Em “Dois Perdidos”, os atores Fábio Frota e Aluísio Barbosa Filho dão conta do recado e aguentam o tranco. O texto não é fácil. Ali, Plínio passeia com excelência entre a intensa introspecção e um alto grau de violência física e psicológica, atravessando um lugar de reflexão política e social brasileira, ou melhor, humana. Não há coxia e os poucos elementos ali presentes – atenção para a estátua de São Jorge, santo protetor de Plínio Marcos – logo dão espaço para o sapato que Tonho tanto deseja e Paco tanto ostenta. Eis o conflito.

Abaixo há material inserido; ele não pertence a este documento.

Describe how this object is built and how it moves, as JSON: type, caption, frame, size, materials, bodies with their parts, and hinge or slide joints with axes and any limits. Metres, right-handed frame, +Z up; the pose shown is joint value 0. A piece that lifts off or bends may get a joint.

Entretanto, o grande trunfo do trabalho são as atuações dadas pelos atores e o caminho que a direção seguiu. Logo acima, citei o método de trabalho do grupo. Esse é o grande recurso, utilizando com inteligência e profunda delicadeza nessa peça. O suor que escorre pelo rosto incessantemente, a respiração ofegante, o choro rasgado, o grito atordoante e os olhos cheios de brilho se unem para ativar o gesto, a ação: querer um sapato. O que uma vontade de querer algo pode resultar? Este é um espetáculo de fala de vontades, de verdades: cada um tem a sua e não, necessariamente, dependem da do outro para existir. Quando dependem, conflitos podem aparecer e o resultado pode não ter retorno. Este é um espetáculo sobre verdades, as de todos nós e que são escancaradas por dois ótimos atores dirigidos por um ótimo diretor durante pouco mais de 60 minutos. Este é um espetáculo para não ter medo, apesar dos medos que nos fazem indivíduos. É preciso coragem para fazer o trabalho que o Grupo Imagens de Teatro faz.